19. The digital information transmission system as claimed in any one of claims claim 12 to 18 inclusive, in which the instructions for enabling the other node to determine an appropriate response upon receiving the digital information from the node by means of the context information includes instructions enabling the other node to compare the context information with predetermined parameters, to forward the digital information together with the context information to a next node should the context information comply with predetermined parameters and to dump the digital information together with the context information should the context information fail to comply with the predetermined parameters.

20. The digital information transmission system as claimed in any one of claims claim 12 to 19 inclusive, in which the instructions for enabling the other node to forward the digital information together with the context information to a next node should the context information comply with predetermined parameters includes instructions for enabling the other node to modify the context information.

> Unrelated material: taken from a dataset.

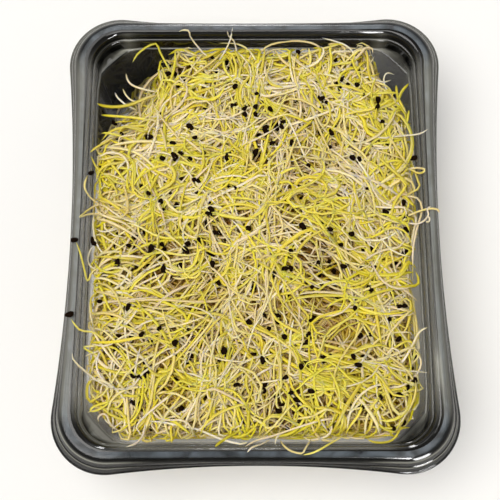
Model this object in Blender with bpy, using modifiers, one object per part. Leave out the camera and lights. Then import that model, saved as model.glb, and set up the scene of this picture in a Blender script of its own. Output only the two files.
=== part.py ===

21 The digital information transmission system as claimed in claim 20, in which the instructions for enabling the other node to modify the context information includes instructions for enabling the other node to add history of the passage of the digital information to the context information.

2. The digital information transmission system as claimed in any one of claims claim 12 to 21 inclusive, in which the instructions for enabling the other node to determine an appropriate response upon receiving the digital information from the node by means of the context information includes instructions enabling the other node to compare the context information with predetermined parameters and to transmit an appropriate response to the node, the appropriate response being determined by considering the context information.